Kheel Center for Labor-Management Documentation and Archives, Cornell University
The Role of Participation by Left-Wing Organizers and Leaders
The AFL’s most successful rival, the CIO, was unique in that it also saw internal competition. In Left Out: Reds and America’s Industrial Unions, Maurice Zeitlin and I demonstrated the important role of CIO leftwing leaders in making advances in collective bargaining, union democracy, and gender and race equity. Unions in the left-wing camp were more successful at negotiating collective bargaining agreements that enhanced workers’ power on the shop floor: their agreements were less likely to cede management prerogatives or the right to strike and more likely to include efficient and empowering grievance procedures. That means that, when the CIO expelled the so-called “Communist-dominated” unions from its ranks during the McCarthy era, the labor movement lost some if its most dynamic, visionary, and effective leaders and unions. In the absence of left-wing rivalry, collective bargaining agreements became more conciliatory and workers’ rights on the shop floor weakened.

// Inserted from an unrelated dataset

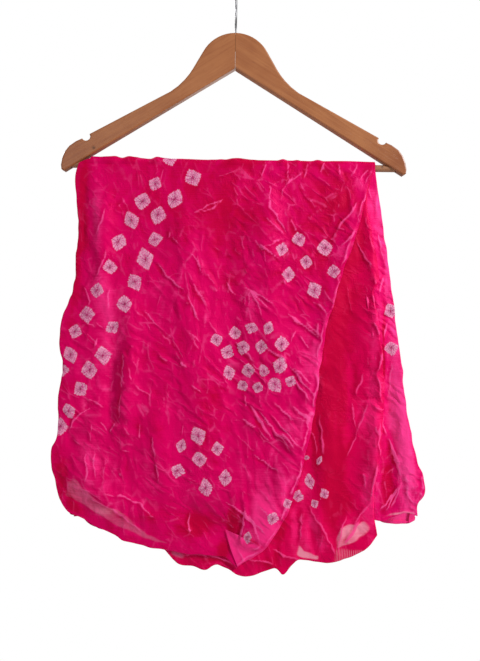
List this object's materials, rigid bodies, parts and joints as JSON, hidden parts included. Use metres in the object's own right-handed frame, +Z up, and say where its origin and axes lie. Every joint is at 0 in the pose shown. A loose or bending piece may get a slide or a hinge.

Although some of the contemporary unionization efforts have infused more competition into the mix, this competition lacks a coherent alternate ideological vision that gives workers clear choices. Without the combination of rivalry and a real alternative orientation, the new competition doesn’t have the same dynamism seen in the former left-wing rival federations that were so effective in boosting union growth.
The 60-year absence of competition by energetic and visionary left-wing union leaders explains much of the stagnation in today’s labor movement. Unfortunately, the Change to Win federation is not distinctly more progressive than the AFL-CIO. It has already lost several of its original member unions, and it does not explicitly seek to enhance union rivalry. Whether it will play a positive role as a progressive rival is yet to be seen, but its early history does not suggest that it will.
If we value lower social inequality, more social justice, dignity at work, and fair compensation, we should be concerned about union decline. Some approaches and reforms would help get the labor movement moving again. The Employee Free Choice Act, first brought to the House of Representatives in 2007, would have helped to limit employers’ abuse of existing labor laws, turning the tide against right-to-work and other restrictive labor laws. In its absence, unions should build more public support and alliances, with a deeper consideration of the labor force’s changing nature, including which new industries and occupations are in need of organizing. In addition to new allies, unions need continued and deeper involvement with left-of-center political activists, including student activists and those who gained experience in the Occupy Movement. Building alternatives that foster progressive union competition and rivalry will enhance the energy existing unions are willing to devote to new organizing campaigns. While change will require the right social and organizational conditions, enhanced competition between unions—and a cadre of progressive organizers and leaders willing to work hard for little compensation—will enable labor resurgence.